Stephen is a chartered accountant and has held various board-level positions in publicly listed and privately owned companies, mainly in the technology and property markets. He has extensive strategy and governance experience in the corporate and not-for-profit sectors.
Outside of work, Stephen is committed to providing opportunities for young people in sport and is a coach and Senior Independent Director at Wiltshire Cricket Ltd.

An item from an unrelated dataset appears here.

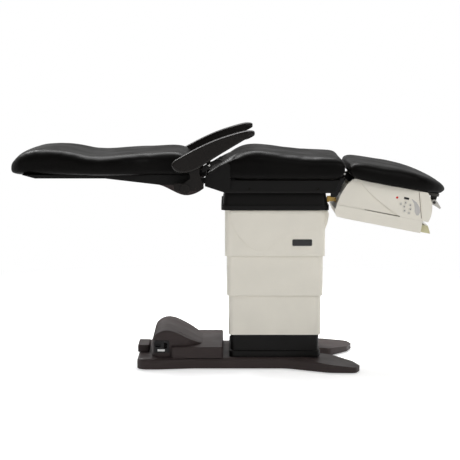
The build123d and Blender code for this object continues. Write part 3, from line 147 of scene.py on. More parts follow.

Shavanah Taj is Wales TUC’s first BME General Secretary. She joined Wales TUC in February 2019 from the Public and Commercial Services Union (PCS), where she had been Welsh Secretary since 2013. Shavanah is a graduate of the TUC Organising Academy 2002. Prior to this she worked in retail, call centres and the third sector. Shavanah is a passionate campaigner and activist for equity and social justice. She is a board member for the Bevan Foundation, the People’s Health Trust, patron of Show Racism the Red Card and member of the independent Commission on the Constitutional Future of Wales. Shavanah is a visible advocate for workers’ rights, often appearing on TV, Press, giving advice and evidence to Welsh Ministers and Committees, contributing speeches at round table debates and protest marches. Key areas of expertise include worker voice, fair work, anti-racism, human rights, women’s rights and climate justice.
Richard works for an MP, covering Political and Constitutional Reform, and is a member of the Liberal Democrats for Electoral Reform executive committee. Originally from Edinburgh, he runs Upgrade Holyrood, which is dedicated to improving democracy in Scotland, and regularly writes about political reform in outlets including Politics.co.uk. He also has experience with Make Votes Matter and previously worked in communications and media.